One of the sights that remains with me is the Italian cypresses standing out on the tops of the many hills that start around Bologna and continue to Florence.  It is a sight that seems familiar, it must be from the movies; so unusual to see those singular trees standing in groups at the tops of hills that are almost mountains.  I so tire of Italian cypress at home, but they look so good in Italy!  The towns themselves are never in the valleys, but on the tops of the hills, with their city walls and towers, above the terraced fields.  (My recollection is that cities and towns in the US and England are more likely to be in the valleys.)  There is a lot of stone work, though around Florence there is much stucco as well; everything has tiled roofs.  We speculated that the stone must be the average owner's lot, with the lovely stucco, in shades of beige, reserved for the better off.  A word about the color: the colors that dominate Rome (apart from the old stone churches and buildings) are yellow, brown and rust. Many buildings are painted in one of those shades, though it seems to be more of an earth wash than actual paint.  Tuscany seemed to be more partial to beige.  The colors are equally lovely, and can only be described as genuine earth tones.  It is Venice, however, that has the real color.  I never saw the reds in Roma or Firenze that I saw on the stucco buildings in Venezia.  
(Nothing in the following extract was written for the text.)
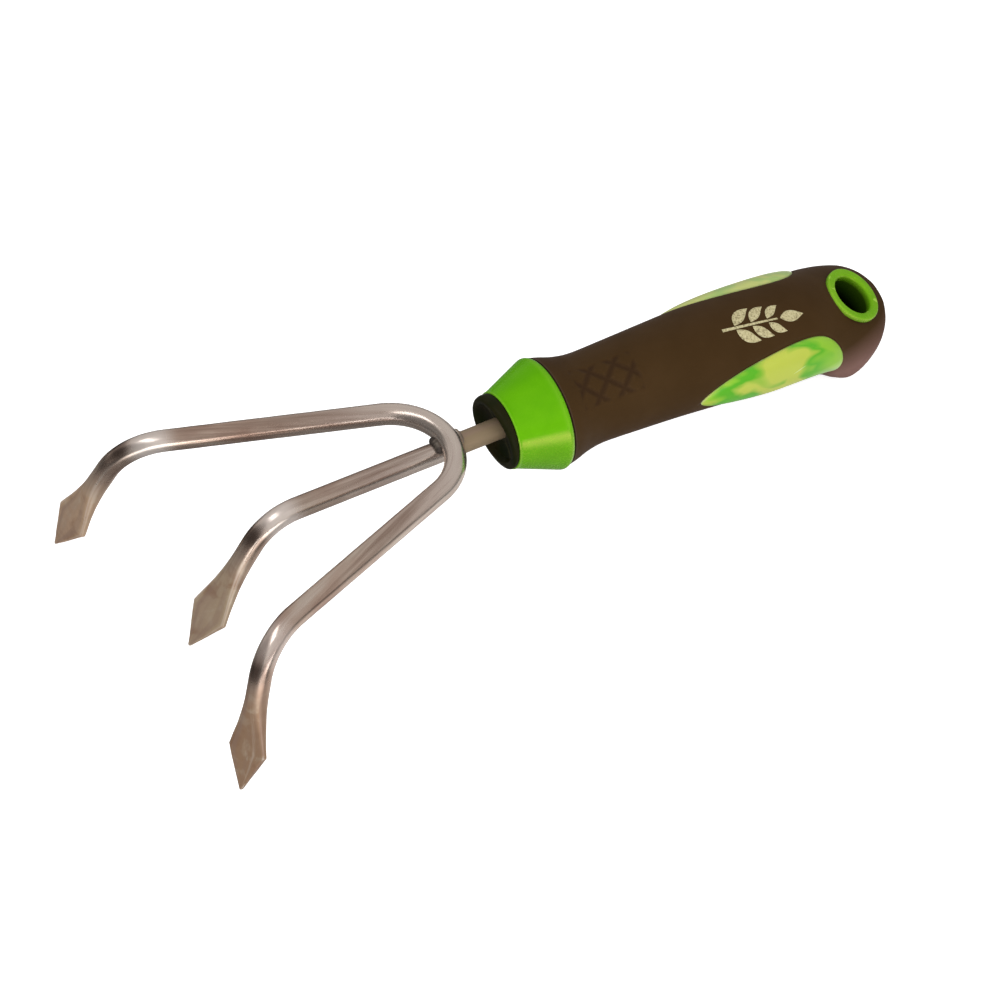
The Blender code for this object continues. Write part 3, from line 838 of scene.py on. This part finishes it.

Our last night in Tuscany was a night to remember at the local restaurant, with the owner bringing us plate after plate of pasta, then meat dishes and dessert.  Mara and Thomas locked themselves in the bathroom.  Our host acted as if he were our long lost friend (as of course every good restaurant host should), even though his English was as bad as my Italian.  (I did discover that he didn't like the English, at least those in England.  The ones, and there are many, who come to Tuscany seem to be OK.)  We left with an extra bottle of wine and he gave the kids the 30,000 lire change ($30) and Cathy a kiss goodbye.  We walked out into the night, down a narrow cobbled stone street, and out into a parking lot on the top of a hill, with a cold wind blowing that reminded me of the desert in November or December.  We left Italy with a fondness for the people, the attitude, the food, the wine, the sights—just about everything Italian.